For him, his pictures are not just the reproduction of an image through the celluloid. Every photo has a story of joy and struggle, he says, and that makes it difficult for him to sell his work.
“For my survival, I don’t have any option other than selling these photos. I have to sell it and put a monetary value on it, even if it breaks my heart to do so,” says Tiwari.
For his pictures, he travels far and wide. And for that, he sometimes has to walk endlessly for days to reach his destination. There are days when he doesn’t see any people and eats whatever is available. And days where he has to walk in below freezing temperature.
But nothing deters him from capturing the picture he wants, as he doesn’t fear from anything, he says. “When your mind is free from fear, you can achieve anything. I don’t fear dying. I don’t fear losing anything,” says Tiwari. “ All I do is sincerely follow my passion and work hard in capturing the photo I want. For this, I am ready to walk a thousand miles, stay hungry for hours, visit the same place again or even risk my life.”
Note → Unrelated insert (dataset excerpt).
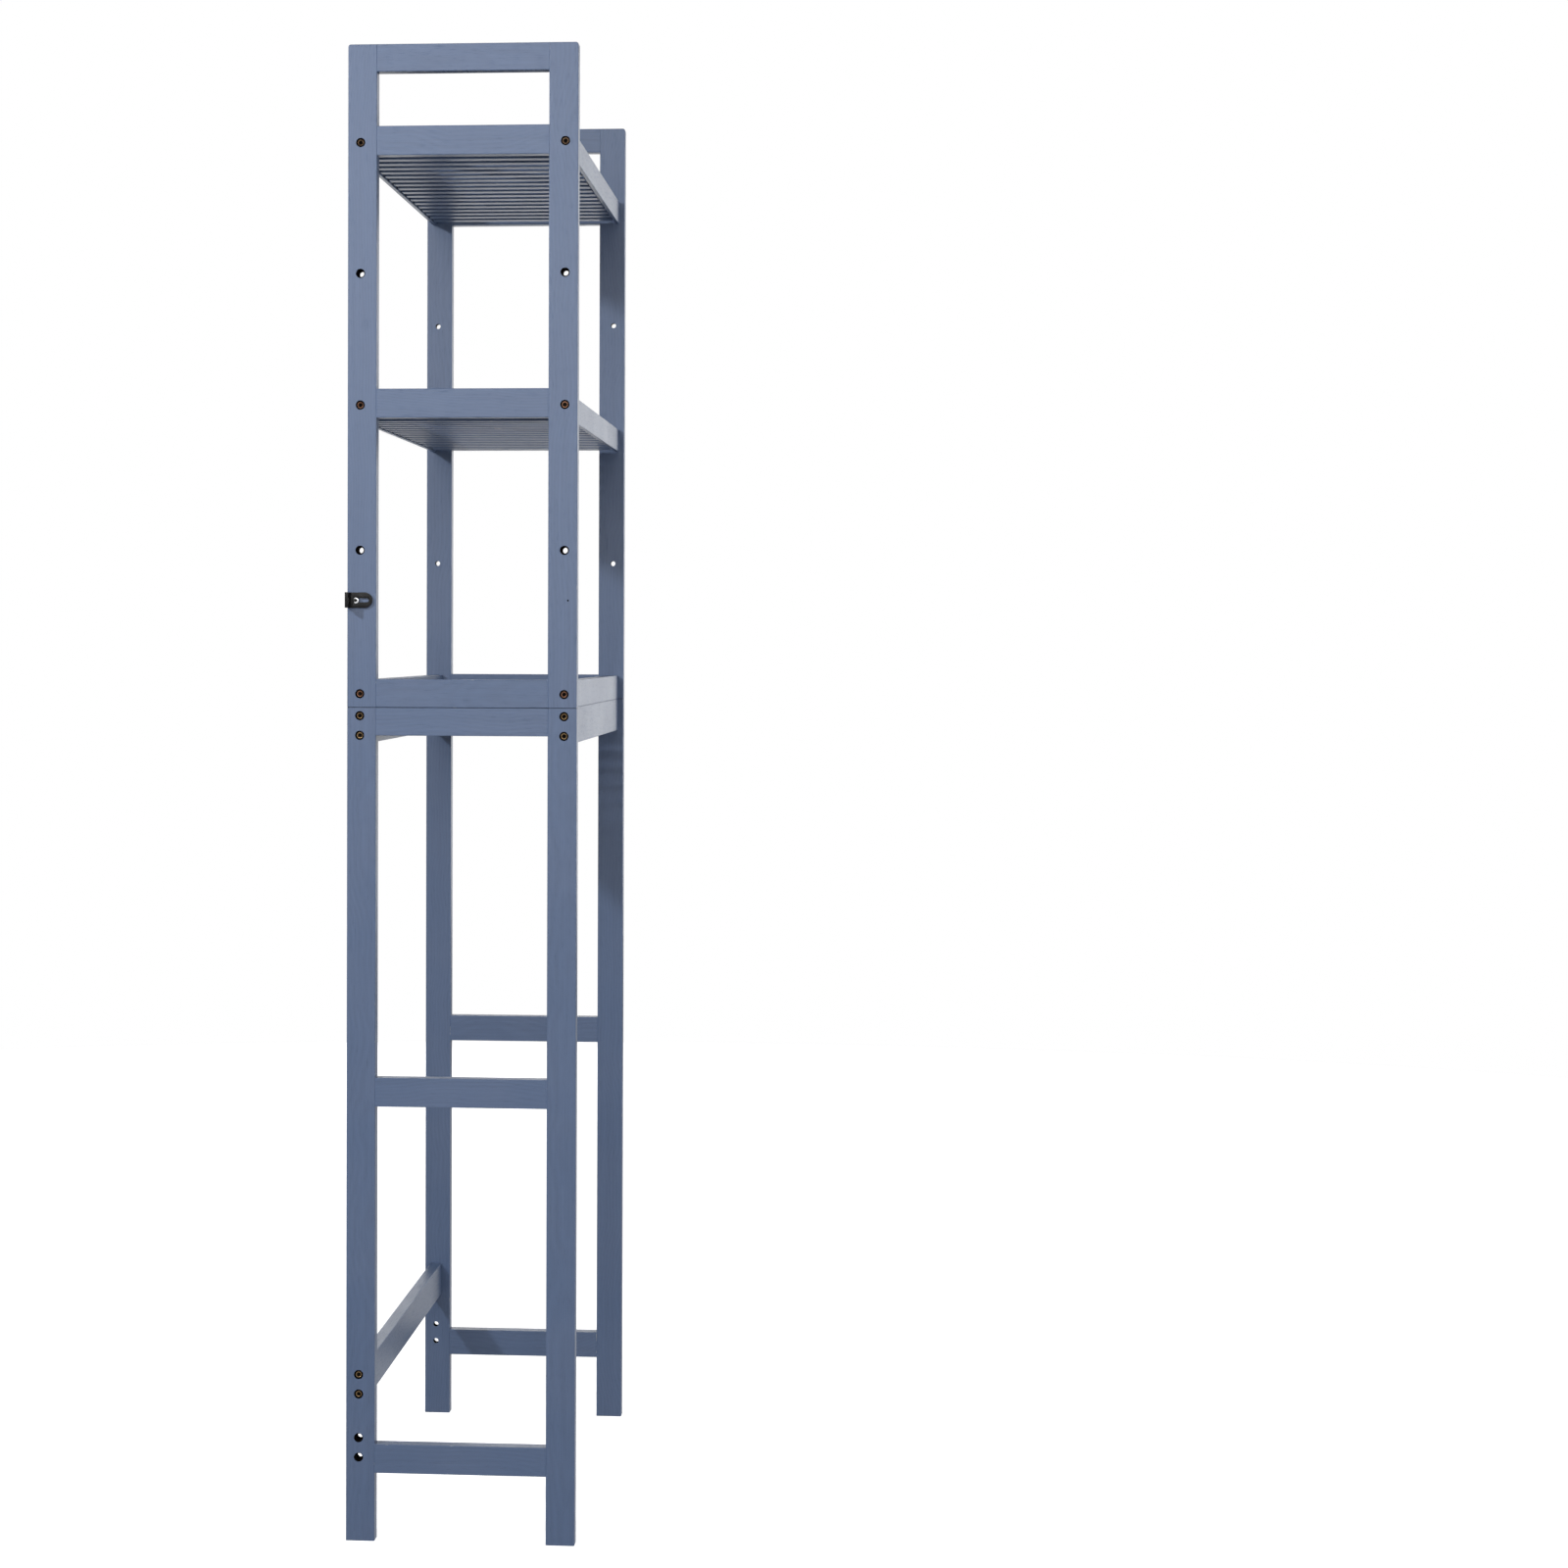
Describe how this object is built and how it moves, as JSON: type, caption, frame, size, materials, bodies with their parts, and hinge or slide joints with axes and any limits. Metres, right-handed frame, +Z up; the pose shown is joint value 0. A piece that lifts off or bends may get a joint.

When one listens to Tiwari talk about photography, they see a man content with his work and life. In the last three decades, he has been to Kalapathar more than 35 times to capture the majestic Mt Everest. Likewise, he regularly travels near the high summits, the rolling hills and pristine lakes. However for a photographer of this magnitude, he still says he hasn’t clicked the photo he can love the most, he says.
“There’s no definition of success in my art. I believe that if I succeed in photography my path ends, which I don’t want to,” says Tiwari. “I want to keep on clicking as much as photos I want to, even a few seconds before my last breath in this world as there’s nothing in the world that can make me happy except clicking photos of nature.”